Le principal objectif de cette visite est la béatification du père Damien de Veuster (1840-1889), missionnaire de la congrégation des Sacré-Coeurs de Jésus et de Marie, connu pour son travail d’évangélisation des lépreux à Hawaï, où il finira par contracter cette maladie et à mourir.
« Je rends grâce au Seigneur pour les personnes qui accompagnent et entourent les malades, les petits, les êtres faibles et sans défense, les exclus (..). Par leur action, ils rappellent l’incomparable dignité de nos frères qui souffrent, dans leur corps ou dans leur cœur; ils manifestent que toute vie, même la plus fragile et la plus souffrante, a du poids et du prix au regard de Dieu », déclare Jean-Paul II dans son homélie. Le père Damien sera canonisé par Benoît XVI le 11 octobre 2009 à Rome.
Mais ce second voyage de Jean-Paul II en Belgique fut marqué par « une grande froideur », au sens climatique comme au sens humain : « Les rues étaient vides », se souvient l’un des accompagnateurs du pontife polonais, qui avait eu l’habitude de voir le pontife polonais mener des voyages « qui étaient de véritables épopées », rencontrant des foules immenses y compris dans des pays où les catholiques ne représentaient que d’infimes minorités. La Belgique est alors apparue comme l'un des rares pays indifférents à l'égard du pape.
Les polémiques sur le coût de son voyage et de la messe de béatification à Bruxelles furent notamment entretenues par l’abbé Pierre, qui critiqua ce voyage dans des interviews télévisées. Le pape restera durablement marqué par le relatif échec de ce voyage.

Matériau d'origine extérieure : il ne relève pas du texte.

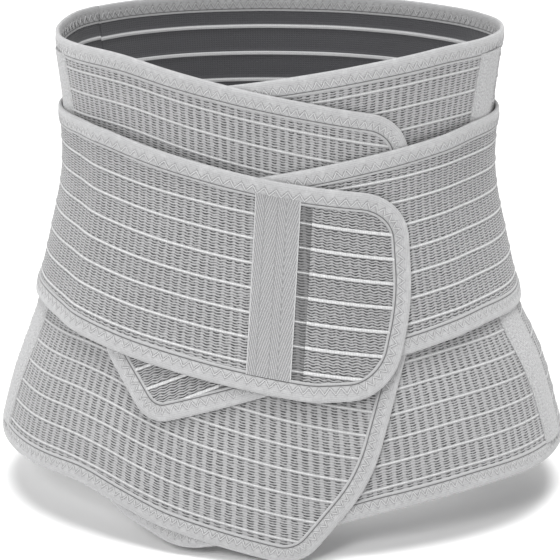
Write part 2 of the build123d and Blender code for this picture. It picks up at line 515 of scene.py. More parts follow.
def solid(
    name: str, points: Array, faces: list[tuple[int, ...]], uv: Array, finish: "Finish"
) -> bpy.types.Object:
    """Make a closed mesh object with its weave coordinates and its finish.

    Args:
        name: Name of the piece.
        points: Vertex positions.
        faces: Faces as vertex numbers.
        uv: Weave coordinates of each vertex, in metres.
        finish: What the piece is made of.

    Returns:
        The new object.
    """
    mesh = bpy.data.meshes.new(name)
    mesh.from_pydata(points.tolist(), [], faces)
    layer = mesh.uv_layers.new(name=WEAVE)
    corners = np.zeros(len(mesh.loops), np.int32)
    mesh.loops.foreach_get("vertex_index", corners)
    layer.data.foreach_set("uv", uv[corners].astype(np.float32).ravel())
    edit = bmesh.new()
    edit.from_mesh(mesh)
    bmesh.ops.recalc_face_normals(edit, faces=edit.faces)
    edit.to_mesh(mesh)
    edit.free()
    mesh.shade_smooth()
    mesh.set_sharp_from_angle(angle=radians(55))
    mesh.materials.append(finish.material())
    piece = bpy.data.objects.new(name, mesh)
    bpy.context.scene.collection.objects.link(piece)
    return piece


def shell(
    name: str,
    turn: Array,
    height: Array,
    lift: Array,
    thick: Array,
    keep: Array,
    uv: Array,
    finish: "Finish",
) -> bpy.types.Object:
    """Make a closed sheet over a grid of the chart.

    Args:
        name: Name of the piece.
        turn: Turn of each grid point.
        height: Height of each grid point.
        lift: Lift of the outer face at each grid point.
        thick: Thickness at each grid point.
        keep: Which grid cells are cloth.
        uv: Weave coordinates of each grid point.
        finish: What the piece is made of.

    Returns:
        The new object.
    """
    rows, columns = turn.shape
    outer = FORM.place(turn, height, lift).reshape(-1, 3)
    inner = FORM.place(turn, height, lift - thick).reshape(-1, 3)
    number = np.arange(rows * columns).reshape(rows, columns)
    a, b, c, d = number[:-1, :-1], number[1:, :-1], number[1:, 1:], number[:-1, 1:]
    under = rows * columns
    faces = np.stack([a, b, c, d], -1)[keep]
    padded = np.pad(keep, 1)
    walls = []
    for start, end, beside in (
        (a, b, padded[1:-1, :-2]),
        (b, c, padded[2:, 1:-1]),
        (c, d, padded[1:-1, 2:]),
        (d, a, padded[:-2, 1:-1]),
    ):
        bare = keep & ~beside
        first, last = start[bare], end[bare]
        walls.append(np.stack([last, first, first + under, last + under], -1))
    every = np.concatenate([faces, (faces + under)[:, ::-1], *walls])
    points = np.concatenate([outer, inner])
    used, packed = np.unique(every, return_inverse=True)
    packed = packed.reshape(every.shape)
    both = np.concatenate([uv.reshape(-1, 2)] * 2)
    return solid(name, points[used], [tuple(f) for f in packed.tolist()], both[used], finish)


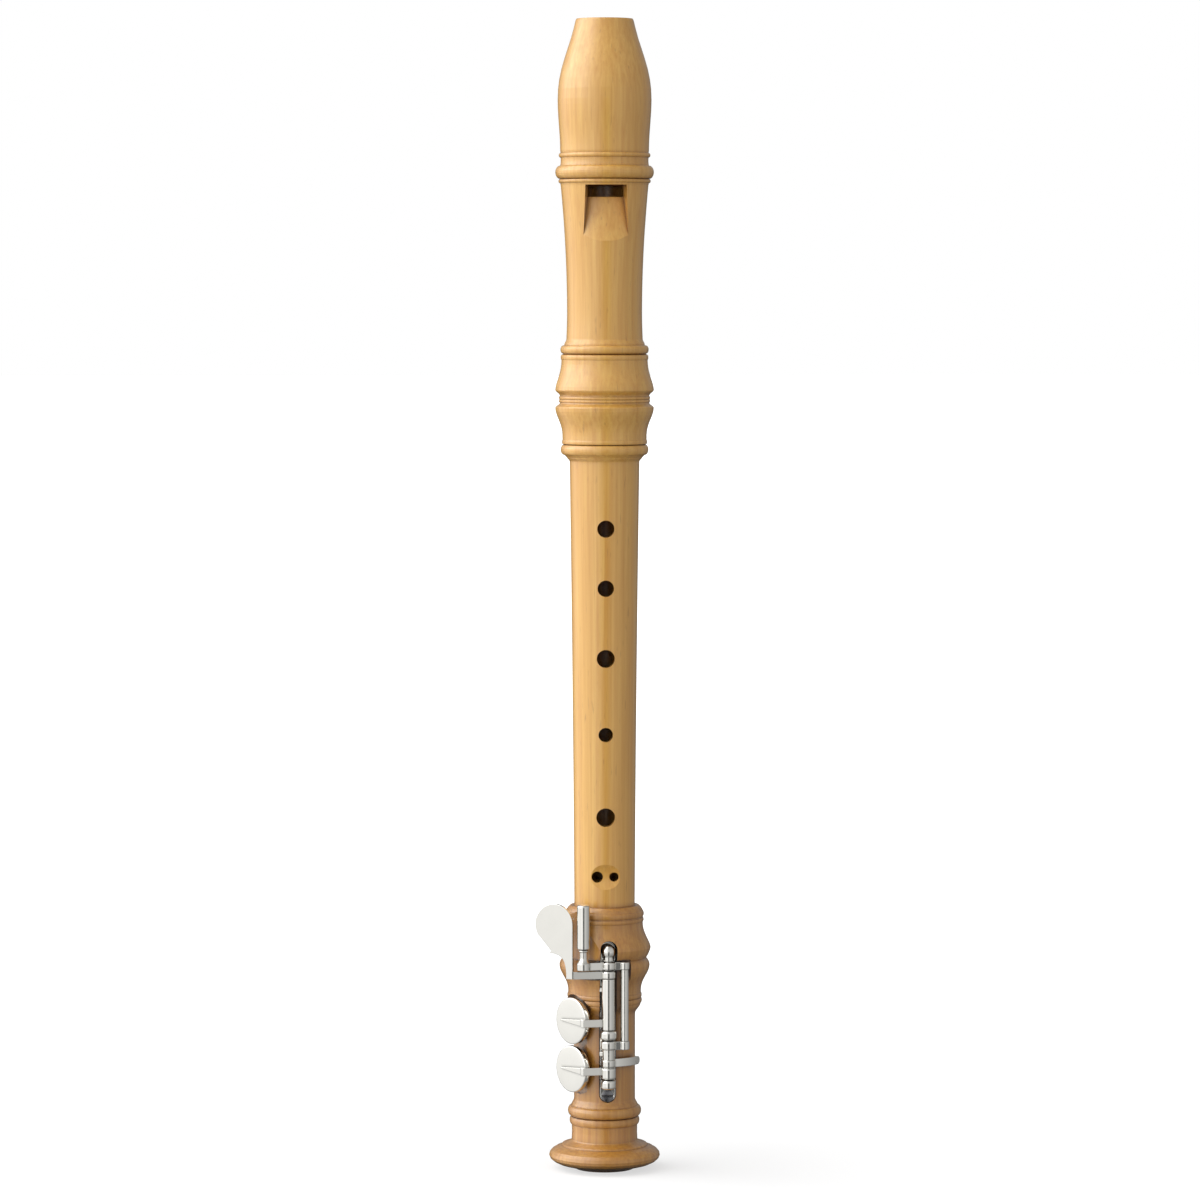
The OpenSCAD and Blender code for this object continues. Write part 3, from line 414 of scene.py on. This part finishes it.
# %% [markdown]
# ## Cedar, cork, metal and leather
# The block is red cedar, which swells little in damp breath. Cork is cells and dark pits at every scale.
# Nickel silver is polished on a wheel, which leaves faint clouds in the shine and rounds each edge, and
# tarnish stays in the corners. The steel is turned and blued, so it is darker and duller. The pads' skin
# is tanned, mottled and pebbled.

# %% Mix the other finishes
WHEEL_EDGE = 0.3 * MM
TARNISH_REACH = 0.9 * MM
TARNISH_SHARE = 0.22


def cedar():
    """Red cedar with coarse open grain."""
    wood = Finish("cedar_block", srgb(176, 110, 70), 0.62)
    grain = wood.noise((1400, 1400, 30), detail=4, distortion=0.4)
    tone = wood.ramp(grain, [(0.3, srgb(138, 78, 46)), (0.7, srgb(194, 128, 84))])
    wood.link(tone, wood.shader.inputs["Base Color"])
    wood.bump(grain, 0.05 * MM, 0.5)
    return wood.material


def cork():
    """Pressed cork with fine cells and larger dark pits."""
    bark = Finish("cork_lapping", srgb(196, 148, 98), 0.85)
    cells = bark.noise((1100, 1100, 1100), detail=4, roughness=0.7)
    pits = bark.noise((420, 420, 420), detail=2)
    tone = bark.ramp(cells, [(0.3, srgb(150, 102, 60)), (0.7, srgb(214, 170, 118))])
    tone = bark.mix(bark.band(pits, 0.6, 0.75, 0, 0.7), tone, srgb(96, 58, 32))
    bark.link(tone, bark.shader.inputs["Base Color"])
    bark.bump(cells, 0.08 * MM, 0.6)
    return bark.material


def metal(name, colour, smooth, dull, mark_depth):
    """Metal whose roughness drifts from `smooth` to `dull` in clouds, with hair-fine marks from the cloth."""
    face = Finish(name, colour, smooth, 1.0)
    clouds = face.noise((190, 190, 190), detail=4, roughness=0.6)
    marks = face.noise((5200, 5200, 700), detail=2)
    tarnish = face.crevice(TARNISH_REACH)
    tone = face.mix(face.band(clouds, 0.35, 0.75, 0, 0.22), colour, tuple(0.84 * c for c in colour))
    tone = face.mix(face.band(tarnish, 0.4, 0.92, 0.9, 0), tone, tuple(TARNISH_SHARE * c for c in colour))
    face.link(tone, face.shader.inputs["Base Color"])
    face.link(face.band(clouds, 0.3, 0.75, smooth, dull), face.shader.inputs["Roughness"])
    face.eased(WHEEL_EDGE)
    face.bump(marks, mark_depth, 0.25)
    return face.material


def pad_leather():
    """Thin skin: brown and cream mottling under small pebbles."""
    skin = Finish("pad_skin", srgb(190, 150, 104), 0.55)
    pebbles = skin.noise((2400, 2400, 2400), detail=3, roughness=0.6)
    mottle = skin.noise((900, 900, 900), detail=3, shift=(2, 4, 1))
    tone = skin.ramp(mottle, [(0.34, srgb(96, 56, 26)), (0.5, srgb(176, 124, 70)),
                              (0.66, srgb(236, 208, 166))])
    skin.link(tone, skin.shader.inputs["Base Color"])
    skin.link(skin.band(pebbles, 0.3, 0.7, 0.35, 0.65), skin.shader.inputs["Roughness"])
    skin.bump(pebbles, 0.08 * MM, 0.6)
    return skin.material


bright_nickel = metal("nickel_silver_polished", (0.77, 0.757, 0.71), 0.03, 0.075, 0.002 * MM)
blue_steel = metal("steel_turned", (0.22, 0.22, 0.23), 0.2, 0.34, 0.01 * MM)
cedar_block = cedar()
cork_lapping = cork()
pad_skin = pad_leather()
print("finishes:", [made.name for made in (cedar_block, cork_lapping, bright_nickel, blue_steel, pad_skin)])

# %% [markdown]
# ## Dress every node
# Each CAD node names what it is made of in its first material slot, and that name picks the finish. The
# foot is cut from a darker piece of boxwood than the head and the middle joint.

# %% Give each node its finish
finishes = {"boxwood": pale_boxwood, "cedar": cedar_block, "cork": cork_lapping,
            "nickel_silver": bright_nickel, "steel": blue_steel, "pad_leather": pad_skin}
for name, node in nodes.items():
    slot_name = node.data.materials[0].name.split(".")[0]
    node.data.materials[0] = finishes[slot_name]
nodes["foot_joint"].data.materials[0] = foot_boxwood
print("dressed", len(nodes), "nodes in", len(finishes) + 1, "finishes")

# %% [markdown]
# ## A disc's own axes
# The cups and the pads face sideways out of the foot, so a spun copy needs their own axes. A disc's axis
# is the direction in which its points spread least, and it is pointed away from the bore.

# %% Find a disc's own axes
def disc_frame(node_name):
    """Centre, axis away from the bore, two directions across, lowest and highest depth, and radius."""
    mesh = nodes[node_name].data
    points = np.empty(len(mesh.vertices) * 3)
    mesh.vertices.foreach_get("co", points)
    points = points.reshape(-1, 3)
    middle = (points.min(0) + points.max(0)) / 2
    spread = np.linalg.svd(points - points.mean(0), full_matrices=False)[2]
    axis = spread[2] * np.sign(spread[2][:2] @ middle[:2])
    across = np.cross(axis, (0.0, 0.0, 1.0))
    across /= np.linalg.norm(across)
    depth = (points - middle) @ axis
    radius = np.linalg.norm(points - middle - np.outer(depth, axis), axis=1).max()
    return middle, axis, across, np.cross(across, axis), depth.min(), depth.max(), radius


print("upper cup's radius in mm:", round(disc_frame("upper_pad_cup")[-1] / MM, 2))

# %% [markdown]
# ## Pad cups and pads
# A pad cup is spun from sheet: its face is a little crowned, its edge is rounded, and its wall is thin. The
# pad is a felt disc in soft skin. It sits inside the cup's wall, its rolled side shows below the wall,
# and it keeps a ring where it has closed on the tone hole. Both are profiles spun about the disc's axis.

# %% Spin the cups and the pads
AROUND = 128
CROWN = 0.12 * MM
CUP_EDGE = 0.35 * MM
CUP_WALL = 0.35 * MM
CUP_FLOOR = 0.5 * MM
PAD_PLAY = 0.05 * MM
PAD_ROLL = 0.6 * MM
PAD_LIFT = 0.25 * MM
ROLL_FROM_BACK = 0.95 * MM
DENT_DEPTH = 0.16 * MM
DENT_RADIUS = 3.3 * MM
DENT_WIDTH = 0.45 * MM
RIPPLE_DEPTH = 0.0025 * MM
RIPPLE_STEP = 0.8 * MM


def spun(name, profile, middle, axis, across, upward):
    """Surface of revolution: middle + depth x axis + radius x (cos t x across + sin t x upward)."""
    t = np.linspace(0, 2 * np.pi, AROUND, endpoint=False)
    radius, depth = profile[:, 0, None], profile[:, 1, None]
    points = (middle + depth[..., None] * axis
              + (radius * np.cos(t))[..., None] * across + (radius * np.sin(t))[..., None] * upward)
    return finished(name, surface_mesh(name, *np.moveaxis(points, -1, 0), close_v=True))


def cup_profile(low, high, radius):
    """Face that falls by the fourth power of the radius, a rounded edge, then the wall and the floor inside."""
    r = np.linspace(0, radius - CUP_EDGE, 24)
    face = np.stack([r, high - CROWN * (r / radius) ** 4], 1)
    t = np.radians(np.linspace(80, 0, 9))
    edge = np.stack([radius - CUP_EDGE + CUP_EDGE * np.cos(t),
                     face[-1, 1] - CUP_EDGE + CUP_EDGE * np.sin(t)], 1)
    inside = [[radius, low], [radius - CUP_WALL, low], [radius - CUP_WALL, high - CUP_FLOOR],
              [0, high - CUP_FLOOR]]
    return np.concatenate([face, edge, inside])


def pad_profile(low, high, radius):
    """Seat face that lifts by the fourth power of the radius, with a ring dented as a bell curve and a faint
    ripple, then a side rolled as half an ellipse, and a flat back."""
    flat_radius = radius - PAD_ROLL
    r = np.linspace(0, flat_radius, 30)
    lift = PAD_LIFT * (r / radius) ** 4
    dent = DENT_DEPTH * np.exp(-((r - DENT_RADIUS) / DENT_WIDTH) ** 2)
    ripple = RIPPLE_DEPTH * np.sin(r / RIPPLE_STEP) ** 2 * (r / radius) ** 4
    seat_face = np.stack([r, low + lift + dent + ripple], 1)
    roll_low, roll_high = low + PAD_LIFT, high - ROLL_FROM_BACK
    t = np.radians(np.linspace(-90, 90, 13))
    roll = np.stack([flat_radius + PAD_ROLL * np.cos(t),
                     (roll_low + roll_high) / 2 + (roll_high - roll_low) / 2 * np.sin(t)], 1)
    return np.concatenate([seat_face, roll, [[flat_radius, high - PAD_PLAY], [0, high - PAD_PLAY]]])


KEYS = (("upper", "leaf_key"), ("lower", "roller_key"))
for place, key in KEYS:
    middle, axis, across, upward, low, high, radius = disc_frame(place + "_pad_cup")
    cup = spun(place + "_cup_spun", cup_profile(low, high, radius), middle, axis, across, upward)
    cup.data.materials.append(bright_nickel)
    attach(cup, key)
    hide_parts(place + "_pad_cup")

    middle, axis, across, upward, low, high, radius = disc_frame(place + "_pad")
    pad = spun(place + "_pad_kid", pad_profile(low, high, radius), middle, axis, across, upward)
    pad.data.materials.append(pad_skin)
    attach(pad, key)
    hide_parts(place + "_pad")
    print(place, "cup and pad spun; pad radius in mm:", round(radius / MM, 2))

# %% [markdown]
# ## Needle springs
# Each key is held open by a blued steel needle. One end is driven into a post, and the other bears on a
# small catch on the hinge tube. When the key is pressed the needle has to bend, and a stiff rod would cut
# into the tube. The needle is drawn again as a straight swept line that thins towards its point.

# %% Sweep the needles
NEEDLE_AROUND = 16
NEEDLE_RINGS = 60
NEEDLE_THINNING = 0.4
needle_along = np.linspace(0, 1, NEEDLE_RINGS)
needle_around = np.linspace(0, 2 * np.pi, NEEDLE_AROUND, endpoint=False)


def needle_mesh(name, centre_x, centre_y, low_z, length, thick):
    """Tube up a straight line: its radius falls with the square of the way along, and both ends close up."""
    along, t = np.meshgrid(needle_along, needle_around, indexing="ij")
    closed = np.clip(np.minimum(along, 1 - along) * NEEDLE_RINGS, 0, 1)
    ring = thick * closed * (1 - NEEDLE_THINNING * along ** 2)
    return surface_mesh(name, centre_x + ring * np.cos(t), centre_y + ring * np.sin(t),
                        low_z + length * along, close_v=True)


for place, key in KEYS:
    low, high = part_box(place + "_spring")
    centre_x, centre_y = (low.x + high.x) / 2, (low.y + high.y) / 2
    name = place + "_needle"
    needle = finished(name, needle_mesh(name, centre_x, centre_y, low.z, high.z - low.z, (high.x - low.x) / 2))
    needle.data.materials.append(blue_steel)
    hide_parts(place + "_spring")
    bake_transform(needle)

Durant la fin de son pontificat et celui de Benoît XVI, le catholicisme belge suscitera une certaine inquiétude à Rome, au vu de son déclin statistique et de l’effacement de son influence dans la société.
Reste à savoir si la visite du pape François contribuera à nuancer voire à infirmer ce sentiment mitigé laissé par le dernier voyage d’un pape dans ce petit pays, qui fut un bastion catholique mais qui a vu sa sociologie se transformer très rapidement au cours des dernières décennies.